How do I keep baked pasta from drying out?
Use a little more sauce than seems necessary, undercook the pasta, and cover the dish for most of the bake. Uncover only near the end if you want the top browned. Let it rest before serving so the steam settles into the layers instead of escaping all at once.

Can I freeze ragù, soup, or baked pasta?
Yes, and ragù freezes especially well. Soup freezes well too, though pasta should be added fresh if possible. Baked pasta is best frozen before the final bake so the texture stays better when it comes back to life.

What if I only have jarred sauce?
Use it, but cook it with onion, garlic, tomato paste, and maybe sausage, mushrooms, or a Parmigiano rind so it tastes less flat. A jar of sauce can be a starting point. It should not be the final word.

Is Italian comfort food always heavy?
Not at all. Bean soups, greens, polenta, tomato braises, and bread-based soups can feel substantial without leaning on cream or piles of cheese. The richness often comes from olive oil, broth, and slow cooking rather than sheer weight.

Which pasta shapes work best for ragù?
Short tubes like rigatoni and ziti hold chunky sauces well, while tagliatelle or pappardelle flatter a smoother meat ragù. Thin spaghetti tends to get lost under a heavy sauce, which is why it is not my first choice for the heartier stuff.

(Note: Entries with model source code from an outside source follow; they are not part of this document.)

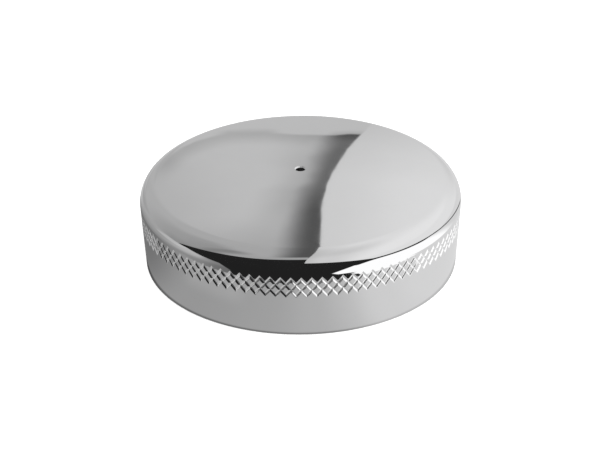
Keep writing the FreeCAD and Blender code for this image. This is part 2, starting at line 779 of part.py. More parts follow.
for item in doc.Objects:
    if "Invalid" in item.State or "Error" in item.State:
        raise RuntimeError(f"{item.Label} failed: {item.State}")
for part in sub_parts:
    if part.Shape.isNull() or not part.Shape.isValid() or len(part.Shape.Solids) != 1:
        raise RuntimeError(f"{part.Label} has no sound solid")

os.makedirs("parts", exist_ok=True)
for part in sub_parts:
    part.Shape.exportStep(f"parts/{part.Label}.step")
    box = part.Shape.BoundBox
    print(f"{part.Label}: {part.Shape.Volume:.1f} mm3, z {box.ZMin:.2f} to {box.ZMax:.2f}")
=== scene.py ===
import math

import bpy
import numpy as np
from mathutils import Matrix, Vector


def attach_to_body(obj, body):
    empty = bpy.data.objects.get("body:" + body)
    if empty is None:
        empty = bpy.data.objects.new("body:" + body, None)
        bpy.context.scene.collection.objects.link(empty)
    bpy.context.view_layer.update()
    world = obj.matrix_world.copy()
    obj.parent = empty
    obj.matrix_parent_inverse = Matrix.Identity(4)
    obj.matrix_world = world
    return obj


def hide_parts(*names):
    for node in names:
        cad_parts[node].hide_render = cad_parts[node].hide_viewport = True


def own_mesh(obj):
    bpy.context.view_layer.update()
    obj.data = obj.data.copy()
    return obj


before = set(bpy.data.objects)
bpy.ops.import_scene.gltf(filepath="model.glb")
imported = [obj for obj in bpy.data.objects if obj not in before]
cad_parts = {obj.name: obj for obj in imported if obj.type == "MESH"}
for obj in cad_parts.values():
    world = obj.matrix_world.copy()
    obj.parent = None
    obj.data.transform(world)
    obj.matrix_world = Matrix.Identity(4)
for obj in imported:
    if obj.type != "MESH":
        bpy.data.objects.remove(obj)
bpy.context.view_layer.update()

# Vented fuel cap: chrome shell with a knurled band, and the pressed, rubber and turned pieces
# inside it. Lengths are in metres, angles in radians unless a name says degrees. The origin is
# the centre of the foot, +Z points up through the vent hole, and the photograph looks from -Y.

MM, MICRON = 0.001, 0.000001

# Outside of the shell
TOTAL_HEIGHT = 21.3 * MM
OUTER_RADIUS = 35.0 * MM
CROWN_RADIUS = 218.0 * MM
SHOULDER_RADIUS = 4.5 * MM
SKIRT_DRAFT = math.radians(3.1)
FOOT_ROUNDING = 0.4 * MM
VENT_RADIUS = 1.0 * MM
VENT_BEVEL = 0.25 * MM

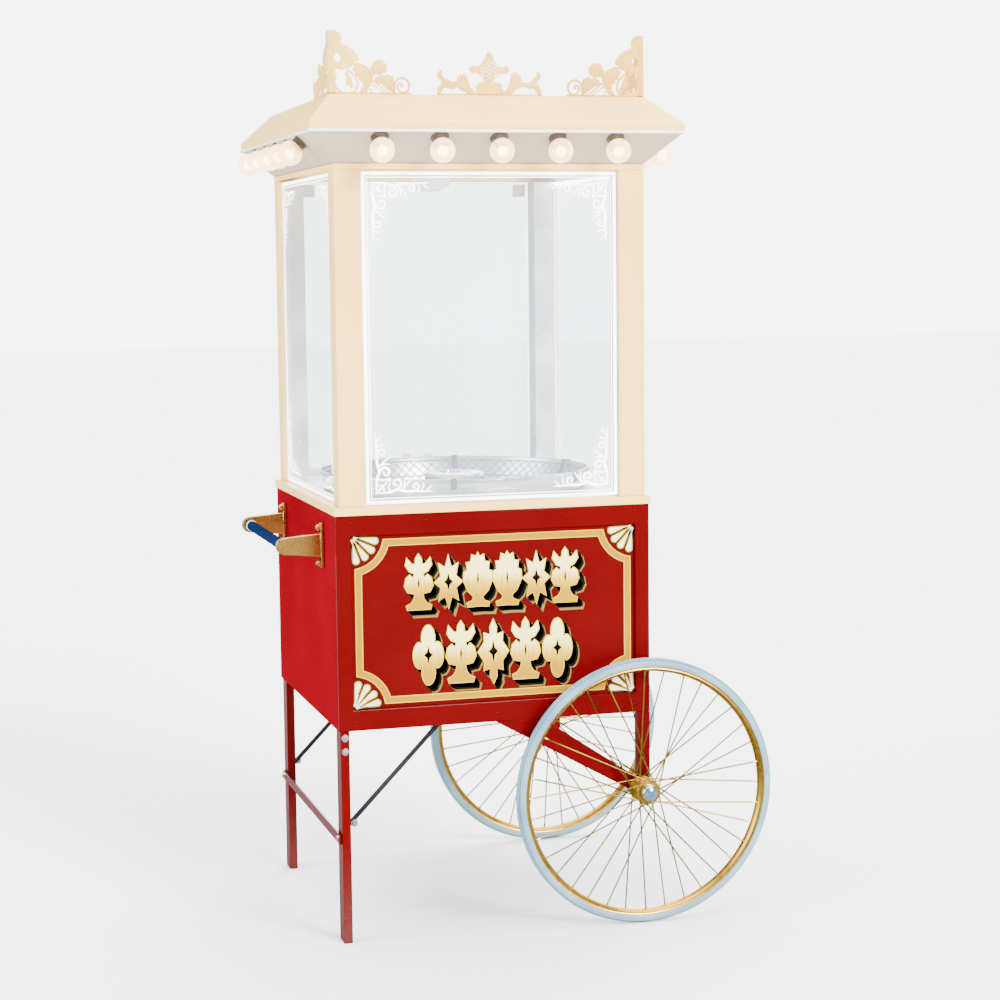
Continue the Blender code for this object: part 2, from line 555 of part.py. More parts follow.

A Table Worth Sitting Down For

The dishes that stay with people are rarely the loudest ones. They’re the pot of ragù that has been whispering on the back burner, the soup that thickens as it sits, the tray of baked pasta that gets better after a short rest on the counter. Classic Italian comfort food works because it knows how to be steady.

That steadiness is part recipe, part rhythm. Start with onion and oil. Use enough salt to wake the ingredients up. Leave room for bread, a green salad, and a second helping if somebody wants it. Then let the food do what it has always done: gather people, feed them properly, and make the kitchen smell like someone cared.